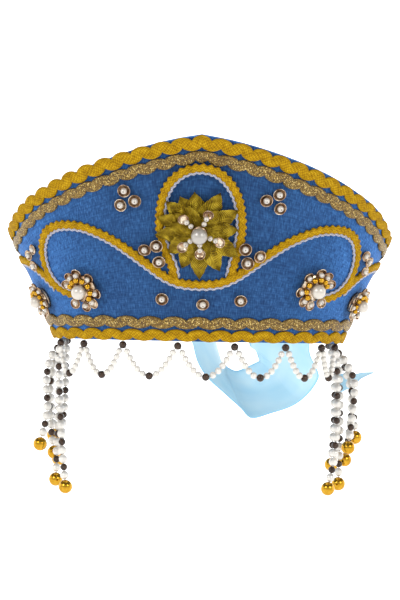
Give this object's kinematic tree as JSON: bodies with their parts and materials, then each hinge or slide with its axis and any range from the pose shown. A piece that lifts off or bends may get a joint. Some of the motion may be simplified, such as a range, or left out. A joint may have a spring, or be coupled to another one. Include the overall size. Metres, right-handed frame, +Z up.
{
  "type": "kokoshnik headdress",
  "caption": "Flared, peaked headdress front in blue cloth with gold braid scrolls, a leaf brooch, pearl flowers, a beaded garland, temple strands and a satin tie",
  "frame": {"origin": "middle of the head opening, at the level of the wall's lower rim", "axes": "+Z up, the front of the headdress faces -Y, +X is the right side seen from the front"},
  "size_m": [0.215, 0.2556, 0.1983],
  "materials": {
    "blue_cloth": "matte woven cloth",
    "yellow_braid": "woven rick-rack and braid",
    "gold_lurex": "glittering metallic thread",
    "silver_cord": "silver thread",
    "gold_leaf": "stamped, satin",
    "champagne": "polished sequin",
    "pearl": "pearl lacquer",
    "bead_string": "pearls and brown beads on a thread",
    "sky_satin": "satin"
  },
  "bodies": {
    "root": {"brooch_arms": "champagne", "brooch_leaves": "gold_leaf", "brooch_pearl": "pearl", "crown": "blue_cloth", "edging_left": "silver_cord", "edging_loop": "silver_cord", "edging_right": "silver_cord", "flower_front_left": "champagne", "flower_front_left_pearl": "pearl", "flower_front_right": "champagne", "flower_front_right_pearl": "pearl", "flower_side_left": "champagne", "flower_side_right": "champagne", "garland": "bead_string", "ribbon_knot": "sky_satin", "ribbon_tail": "sky_satin", "ribbon_tie_left": "sky_satin", "ribbon_tie_right": "sky_satin", "scroll_left": "yellow_braid", "scroll_loop": "yellow_braid", "scroll_right": "yellow_braid", "side_scroll_left": "yellow_braid", "side_scroll_right": "yellow_braid", "spangle_01": "champagne", "spangle_02": "champagne", "spangle_03": "champagne", "spangle_04": "champagne", "spangle_05": "champagne", "spangle_06": "champagne", "spangle_07": "champagne", "spangle_08": "champagne", "spangle_09": "champagne", "spangle_10": "champagne", "spangle_11": "champagne", "spangle_12": "champagne", "spangle_13": "champagne", "spangle_14": "champagne", "spangle_15": "champagne", "spangle_16": "champagne", "spangle_17": "champagne", "spangle_18": "champagne", "spangle_19": "champagne", "spangle_20": "champagne", "spangle_21": "champagne", "strand_left_1": "bead_string", "strand_left_2": "bead_string", "strand_left_3": "bead_string", "strand_left_4": "bead_string", "strand_left_5": "bead_string", "strand_left_6": "bead_string", "strand_right_1": "bead_string", "strand_right_2": "bead_string", "strand_right_3": "bead_string", "strand_right_4": "bead_string", "strand_right_5": "bead_string", "strand_right_6": "bead_string", "trim_bottom_gold": "gold_lurex", "trim_bottom_yellow": "yellow_braid", "trim_top_gold": "gold_lurex", "trim_top_yellow": "yellow_braid"}
  },
  "joints": []
}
--- --- ---
Work to do
Copy down the whole of the data above, matching it exactly.

Answer for this exercise
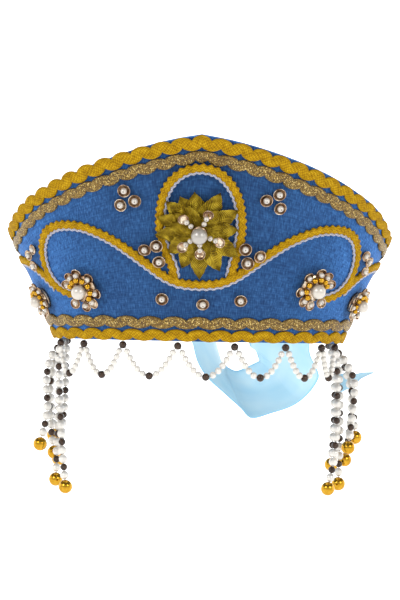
Give this object's kinematic tree as JSON: bodies with their parts and materials, then each hinge or slide with its axis and any range from the pose shown. A piece that lifts off or bends may get a joint. Some of the motion may be simplified, such as a range, or left out. A joint may have a spring, or be coupled to another one. Include the overall size. Metres, right-handed frame, +Z up.
{
  "type": "kokoshnik headdress",
  "caption": "Flared, peaked headdress front in blue cloth with gold braid scrolls, a leaf brooch, pearl flowers, a beaded garland, temple strands and a satin tie",
  "frame": {"origin": "middle of the head opening, at the level of the wall's lower rim", "axes": "+Z up, the front of the headdress faces -Y, +X is the right side seen from the front"},
  "size_m": [0.215, 0.2556, 0.1983],
  "materials": {
    "blue_cloth": "matte woven cloth",
    "yellow_braid": "woven rick-rack and braid",
    "gold_lurex": "glittering metallic thread",
    "silver_cord": "silver thread",
    "gold_leaf": "stamped, satin",
    "champagne": "polished sequin",
    "pearl": "pearl lacquer",
    "bead_string": "pearls and brown beads on a thread",
    "sky_satin": "satin"
  },
  "bodies": {
    "root": {"brooch_arms": "champagne", "brooch_leaves": "gold_leaf", "brooch_pearl": "pearl", "crown": "blue_cloth", "edging_left": "silver_cord", "edging_loop": "silver_cord", "edging_right": "silver_cord", "flower_front_left": "champagne", "flower_front_left_pearl": "pearl", "flower_front_right": "champagne", "flower_front_right_pearl": "pearl", "flower_side_left": "champagne", "flower_side_right": "champagne", "garland": "bead_string", "ribbon_knot": "sky_satin", "ribbon_tail": "sky_satin", "ribbon_tie_left": "sky_satin", "ribbon_tie_right": "sky_satin", "scroll_left": "yellow_braid", "scroll_loop": "yellow_braid", "scroll_right": "yellow_braid", "side_scroll_left": "yellow_braid", "side_scroll_right": "yellow_braid", "spangle_01": "champagne", "spangle_02": "champagne", "spangle_03": "champagne", "spangle_04": "champagne", "spangle_05": "champagne", "spangle_06": "champagne", "spangle_07": "champagne", "spangle_08": "champagne", "spangle_09": "champagne", "spangle_10": "champagne", "spangle_11": "champagne", "spangle_12": "champagne", "spangle_13": "champagne", "spangle_14": "champagne", "spangle_15": "champagne", "spangle_16": "champagne", "spangle_17": "champagne", "spangle_18": "champagne", "spangle_19": "champagne", "spangle_20": "champagne", "spangle_21": "champagne", "strand_left_1": "bead_string", "strand_left_2": "bead_string", "strand_left_3": "bead_string", "strand_left_4": "bead_string", "strand_left_5": "bead_string", "strand_left_6": "bead_string", "strand_right_1": "bead_string", "strand_right_2": "bead_string", "strand_right_3": "bead_string", "strand_right_4": "bead_string", "strand_right_5": "bead_string", "strand_right_6": "bead_string", "trim_bottom_gold": "gold_lurex", "trim_bottom_yellow": "yellow_braid", "trim_top_gold": "gold_lurex", "trim_top_yellow": "yellow_braid"}
  },
  "joints": []
}